Als voorbeeld de procedure van het in brons gieten van een kop volgens de cire perdu-methode.
Ik boetseer een kop in was, rond een kern van piepschuim.
In de bronsgieterij wordt de kop eerst volgespat en daarna volgesmeerd met een vuurvaste massa (klei- of gipspap), tot er een laag van een paar centimeter dik omheen zit. Als die gedroogd is, gaat hij voor een uur of acht de oven in. De temperatuur loopt op tot ongeveer 700 graden Celsius, waardoor de was en het piepschuim verdwijnen. Je hebt dan dus een brok “steen” met daarin een gat in de vorm van de kop (buitenmal).
Nu zou je dat gat vol kunnen gieten met vloeibaar brons, maar dat levert een aantal praktische problemen op. Behalve dat de kop echt lóódzwaar zou worden, heb je ook het probleem dat tijdens het afkoelen er overal krimpscheuren en vervormingen zouden ontstaan.
Daarom wordt de kop niet massief gegoten, maar hol.
De buitenmal wordt volgegoten met vloeibare was. Na een minuut of tien wordt de mal weer leeggegoten; tegen de binnenwand blijft een laag gestolde was van een paar mm. dik achter.
Dan wordt de binnenruimte gevuld met vuurvaste massa.
Opnieuw gaat het geheel de oven in om de was uit te stoken.
Nu hebben we een buiten- én een binnenmal: de ruimte tussen die twee is een soort eierschaal met de vorm van het portret.
(Even technisch: als je geen voorzorgsmaatregelen zou nemen, zou die binnenmal wél los in de buitenmal liggen te rollen…. Daarom worden er, nog vóór dat de buitenmal gemaakt wordt, bronzen pennen in de kop gestoken: die houden de binnenmal op zijn plaats).
De mal wordt ingegraven in een bak met zand: dan staat hij lekker stabiel, en de warmte kan straks mooi gelijkmatig afgevoerd worden.
In een grote bronsoven wordt het brons verhit tot 1200 graden Celsius. Daardoor smelt het. Het wordt in een kroes getapt, de bronsgieter “schuimt het af” (schept verontreinigingen van het oppervlak) en dan wordt het vloeibare brons in de mal gegoten.
(Weer even technisch: om de mal beter te kunnen vullen, is het handig als er een trechtervormige opening in de mal zit. En om te voorkomen dat verontreinigingen in het brons zich ophopen in bv. het puntje van de neus en de oorlelletjes, moeten er verbindingskanaaltjes aangebracht zijn.

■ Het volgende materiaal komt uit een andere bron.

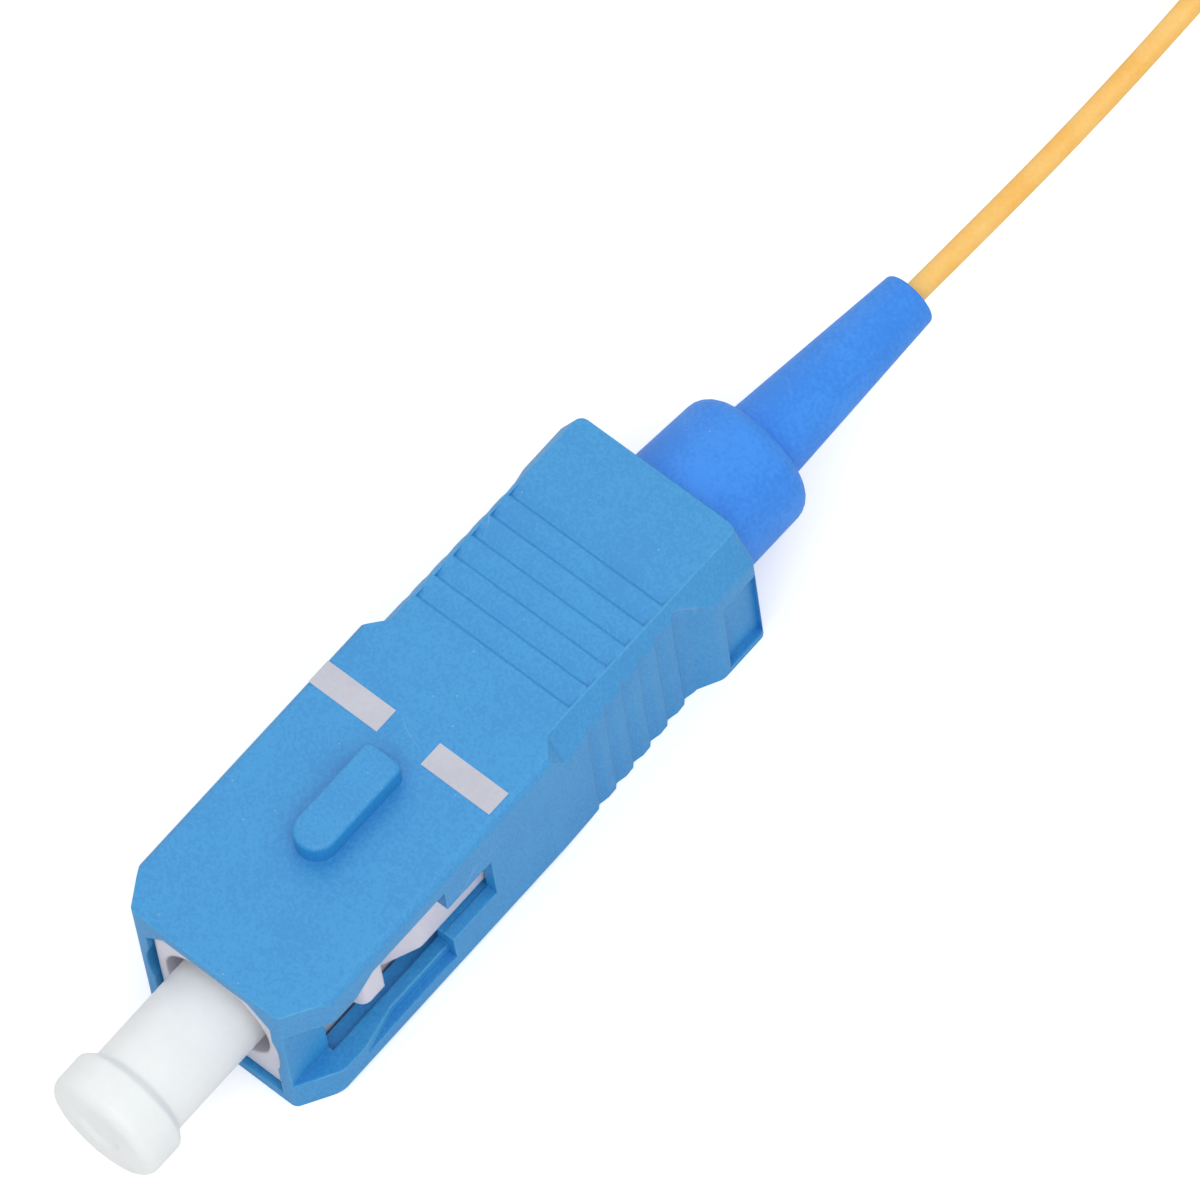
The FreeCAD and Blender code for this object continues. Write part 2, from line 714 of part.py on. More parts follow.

Daarom worden van was aangiet- en doorstroomkanalen aan de kop geboetseerd voordat de buitenmal gemaakt wordt).
Als het brons gestold is, wordt de mal weggekapt. De aangiet- en doorstroomkanalen worden er afgeslepen. Op de huid zitten soms kleine bronsbolletjes of randjes: volgelopen luchtbelletjes en scheurtjes in de mal. Die moeten weggehaald worden.
Om het beeld straks op een sokkel te kunnen vastmaken, worden er pennen aangelast of gaten ingetapt.
Het beeld is nu donker van kleur, op de plaatsen waar het bijgewerkt is, heeft het de kleur van een nieuwe cent. Om het op kleur te brengen wordt het beeld gepatineerd. Dat gebeurt door het te verwarmen en er een zuur op te laten inwerken. De keuze van het zuur bepaalt de kleur: bruin, groen, blauw. De intensiteit van de kleur hangt o.a. of van hoe warm en hoe lang het zuur inwerkt. (Hetzelfde proces zou ook spontaan verlopen onder inwerking van stoffen in de lucht of in de regen; denk maar aan het groen worden van een koperen koepel op een kerk. Door te verwarmen en het verdunde zuur erop te kwasten, verloopt het proces sneller.)
Bij de steenhouwer wordt een mooie sokkel besteld, en daarna kan het beeld geplaatst worden.